Under the Julian calendar, each 400 years had 300 regular years (109500 days) and 100 leap years (36600 days), for a total of 146100 days, averaging 365.25 days per year.

Under the Gregorian calendar, each 400 years had 303 regular years (110595 days) and 97 leap years (35502 days), for a total of 146097 days, averaging 365.2425 days per year.

In the paragraphs below, I will refer to this duration (365.2425 days) as a “standard” year. One thousand such years would be 365242.5 days.

The 1000 years from Julian 1/1/1 to Julian 1/1/1000 contained 750 regular years (273750 days) and 250 leap years (91500 days), totalling 365250 days, which is 7.5 days more than a thousand standard years.

A few centuries later, that 7.5 day error had grown to eleven days, which Pope Gregory deleted from the calendar. Therefore, although Julian 1/1/1001 to Julian 1/1/2001 would have also been 365250 days, the convention is to count these thousand years as running from Julian 1/1/1001 to Gregorian 1/1/2001 (or a year earlier than each).

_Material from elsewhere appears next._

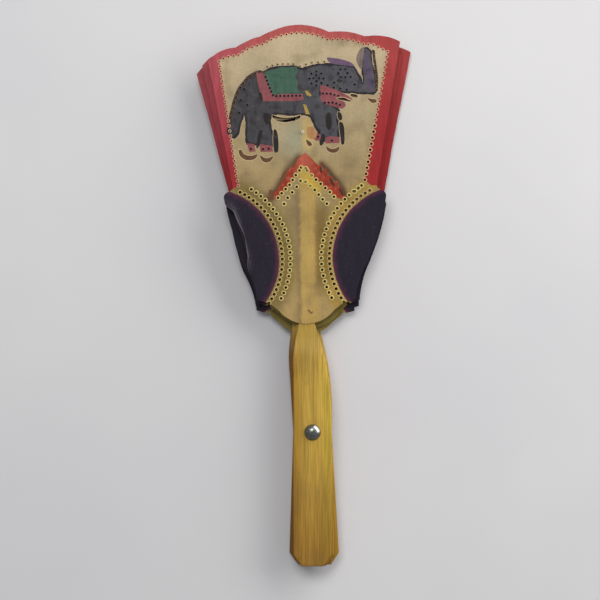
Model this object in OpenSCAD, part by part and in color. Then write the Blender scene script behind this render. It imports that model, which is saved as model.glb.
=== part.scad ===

That time comes to eleven days less than 365250 days, and deduct three more days for the lack of leap years in 1700, 1800, and 1900. This comes to 365236 days, which is a full two weeks shorter than a thousand standard years.

But in the long run, Gregory’s “Century Leap Year Rule” does average out in the long run. Add the two millennia together, and there have been 730486 days from Julian 1/1/1 to Gregorian 1/1/2001, which is only one day longer than 2000 standard years, and that one day will be compensated for by the lack of a leap day in 2100 and 2200.

Well, if those medieval people had had the good sense to invent the Gregorian Calendar back in 1000 A.D., it would be exactly 1000 years from 1-Jan-1000 A.D. to 1-Jan-2000 A.D…

(Except for that pesky one-day-in-30000-years correction factor the Gregorian Calendar fails to take into account.)


The truth, as always, is more complicated than that.